What's a controller? It sounds like some sort of combined battery pack/bluetooth adapter... How much extra desk space does it take? Do you have photos of that?

Also re: battery life, I assume the reason why having a "central" half reduces battery life is the same as the first version. Why can't the computer keep track of modifiers/layers? If you have two keyboards plugged in, you can press shift on one and type on the other and you'll get capital letters.

Is the group buy just for parts or is it for (partially) assembled keyboards? I'm not a DIY eletronics sort, both from an equipment and know-how perspective.



https://www.xudongz.com/blog/2020/ergoblue/firmware/ has a lot more information about the controller (with photos). In summary:

- The dongle is reasonably small. If you're traveling with it, you can toss it in your bag with a battery pack and it acts as a Bluetooth keyboard (for your phone/tablet/laptop/etc). You can plug it into your desktop, in which case it acts as a USB keyboard in addition to Bluetooth for other devices (phone/etc)

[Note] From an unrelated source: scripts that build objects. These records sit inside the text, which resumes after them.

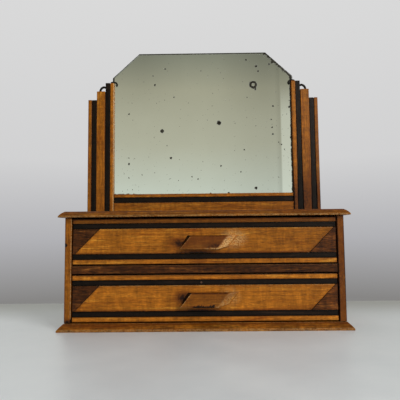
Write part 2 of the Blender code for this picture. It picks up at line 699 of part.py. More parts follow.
def build_mirror_unit(top_board):
    for side, sign in (("left", -1), ("right", 1)):
        strips = build_strips(side, sign)
        build_post_screw(side, sign, top_board, strips["middle_strip"])
        build_clip(side, sign, strips["middle_strip"])
    build_mirror_rails()
    build_glass()


clear_scene()
MATERIALS = make_finishes()
build_mirror_unit(build_case())
build_drawer("upper_drawer", RAIL_TOP)
lower_front = build_drawer("lower_drawer", BASE_THICKNESS)
build_strip_pin(lower_front, bpy.data.objects["lower_drawer_slide_line"])
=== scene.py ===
import math
import bmesh
import bpy
from mathutils import Matrix, Vector, noise


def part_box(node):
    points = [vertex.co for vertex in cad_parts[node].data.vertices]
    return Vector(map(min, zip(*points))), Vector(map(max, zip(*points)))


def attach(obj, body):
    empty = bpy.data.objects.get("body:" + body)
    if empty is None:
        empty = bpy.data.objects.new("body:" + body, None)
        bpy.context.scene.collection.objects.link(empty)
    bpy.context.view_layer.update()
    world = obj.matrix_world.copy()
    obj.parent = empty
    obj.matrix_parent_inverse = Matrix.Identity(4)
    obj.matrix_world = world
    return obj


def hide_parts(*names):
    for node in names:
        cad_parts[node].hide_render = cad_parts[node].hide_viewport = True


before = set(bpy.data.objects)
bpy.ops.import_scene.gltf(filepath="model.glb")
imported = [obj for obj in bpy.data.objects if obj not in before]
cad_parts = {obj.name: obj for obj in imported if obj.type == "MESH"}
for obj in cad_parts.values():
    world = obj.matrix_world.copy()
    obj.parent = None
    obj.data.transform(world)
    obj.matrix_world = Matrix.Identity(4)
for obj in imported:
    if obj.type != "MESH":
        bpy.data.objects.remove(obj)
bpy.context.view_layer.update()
mm = 0.001

# Camera: a little below the mirror's middle, tilted up slightly
cameraLook = {
    "place": (0.0006, -0.592, 0.1183),
    "yaw": -0.55,
    "pitch": 4.39,
    "roll": -0.57,
    "lens": 38.7,
    "sensor": 36.0,
}


def addItem(name, data):
    item = bpy.data.objects.new(name, data)
    bpy.context.scene.collection.objects.link(item)
    return item


def addCamera(look):
    data = bpy.data.cameras.new("camera")
    data.lens = look["lens"]
    data.sensor_width = look["sensor"]
    data.clip_start = 0.01
    item = addItem("camera", data)
    turn = Matrix.Rotation(math.radians(-look["yaw"]), 4, "Z")
    turn = turn @ Matrix.Rotation(math.radians(90 + look["pitch"]), 4, "X")
    turn = turn @ Matrix.Rotation(math.radians(look["roll"]), 4, "Z")
    item.matrix_world = Matrix.Translation(look["place"]) @ turn
    bpy.context.scene.camera = item


addCamera(cameraLook)
print("camera ready")


# Helpers for node trees; each works in the tree that was started last
openTree = None


def startTree(tree):
    global openTree
    openTree = tree
    return tree


def setInputs(node, inputs):
    for key, value in inputs.items():
        if isinstance(value, bpy.types.NodeSocket):
            openTree.links.new(value, node.inputs[key])
        else:
            node.inputs[key].default_value = value


def addNode(kind, inputs=None, **settings):
    node = openTree.nodes.new(kind)
    for key, value in settings.items():
        setattr(node, key, value)
    setInputs(node, inputs or {})
    return node


def calc(operation, first, second=0.0, third=0.0, clamp=False):
    inputs = {0: first, 1: second, 2: third}
    return addNode("ShaderNodeMath", inputs, operation=operation, use_clamp=clamp).outputs[0]


def plus(first, second, clamp=False):
    return calc("ADD", first, second, clamp=clamp)


def minus(first, second):
    return calc("SUBTRACT", first, second)


def times(first, second, clamp=False):
    return calc("MULTIPLY", first, second, clamp=clamp)


def over(first, second, clamp=False):
    return calc("DIVIDE", first, second, clamp=clamp)


def larger(first, second):
    return calc("MAXIMUM", first, second)


def vecCalc(operation, first, second=None, scale=None):
    inputs = {0: first, 1: second, "Scale": scale}
    inputs = {key: value for key, value in inputs.items() if value is not None}
    node = addNode("ShaderNodeVectorMath", inputs, operation=operation)
    return node.outputs["Value" if operation in ("LENGTH", "DISTANCE", "DOT_PRODUCT") else "Vector"]


def vecTimes(first, second):
    return vecCalc("MULTIPLY", first, second)


def vecMinus(first, second):
    return vecCalc("SUBTRACT", first, second)


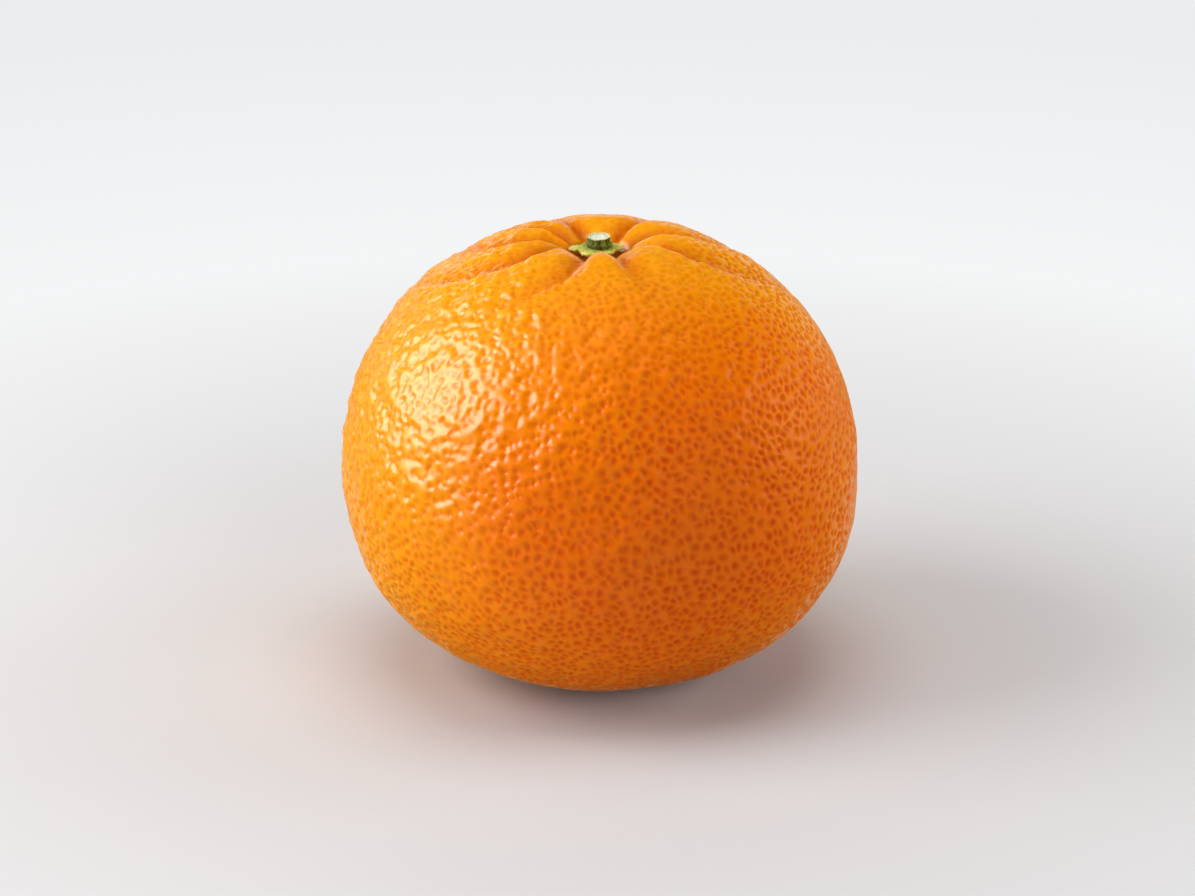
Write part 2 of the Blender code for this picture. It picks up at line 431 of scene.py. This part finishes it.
def build_calyx():
    """A star of five blunt sepals that rises to a collar round the stem."""
    low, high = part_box("calyx")
    middle = (low + high) / 2.0
    azimuth = np.linspace(0.0, 2.0 * math.pi, CALYX_SEGMENTS, endpoint=False)
    outline = np.full(CALYX_SEGMENTS, SEPAL_NOTCH_MM)
    for angle, length, half_width in SEPALS:
        off = (np.degrees(azimuth) - angle + 180.0) % 360.0 - 180.0
        blunt = np.sqrt(off**2 + 25.0) - 5.0
        outline += (length - SEPAL_NOTCH_MM) * np.exp(-((blunt / half_width) ** 1.5))
    flat_circle = np.stack([np.cos(azimuth), np.sin(azimuth), np.zeros_like(azimuth)], axis=1)
    outline *= 1.0 + 0.018 * ripples(flat_circle * 4.0, 1.6, 70)
    turn = np.linspace(-0.5 * math.pi, 0.5 * math.pi, CALYX_RINGS)
    rings = []
    for angle in turn:
        outwards = math.cos(angle) ** 0.35
        radius = outline * outwards
        side = math.sin(angle)
        height = SEPAL_HALF_THICK_MM * math.copysign(abs(side) ** 0.5, side)
        droop = SEPAL_DROOP * np.maximum(radius - 1.8, 0.0) ** 2
        beyond = np.maximum(radius - COLLAR_RADIUS_MM, 0.0)
        collar = COLLAR_RISE_MM * np.exp(-beyond / COLLAR_FADE_MM)
        ring = flat_circle * radius[:, None]
        followed = 1.0 if side > 0.0 else COLLAR_UNDER_SHARE
        ring[:, 2] = height + (collar * followed - droop)
        rings.append(ring)
    rings = np.array(rings)
    flat = rings.reshape(-1, 3)
    grain = 0.030 * ripples(flat, 0.75, 71) + 0.016 * ripples(flat, 0.36, 72)
    shape = flat + grain[:, None] * np.array([0.35, 0.35, 1.0])
    shape = shape.reshape(rings.shape) * MM + np.array([middle.x, middle.y, low.z + CALYX_LIFT])
    made, points = closed_lathe("calyx_star", shape)
    reach = np.hypot(points[:, 0] - middle.x, points[:, 1] - middle.y) / MM
    add_attribute(made, "reach", smooth_step(reach, 1.5, 4.2))
    made.data.materials.append(calyx_material())
    return made


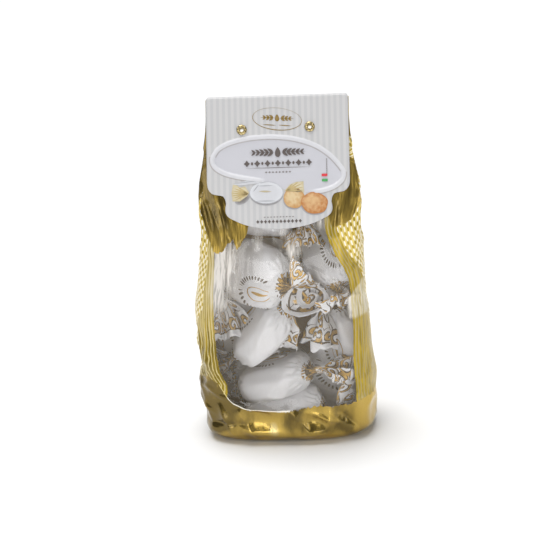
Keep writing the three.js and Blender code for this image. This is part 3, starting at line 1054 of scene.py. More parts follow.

- Modifiers work fine but layers don't because some software still needs to maintain state. For example you might have the layer switch key on the left but want the next key to be on the new layer on the right. Theoretically one can do this with custom software on the computer though an external controller/dongle is straightforward and doesn't need to account for OS/platform differences. It also lets you connect to multiple devices simultaneous via Bluetooth.

- There's an option for hot swap switch sockets, in which assembly is putting the case together, soldering some header pins, and popping in the switches. There will be an assembly service for people who just don't want to do it but the process itself has been thoroughly optimized that it shouldn't be difficult.


Oh thanks! I didn't realize the dongle attached to the computer, I thought it was like a power brick for the keyboard itself. That looks pretty nice!

So basically all the smarts so to speak are in the dongle, which you reprogram, etc?


That is correct. Typically if want to update your keymap, you would just update the firmware running on the dongle. The firmware on the two wireless keyboard will pretty much never change.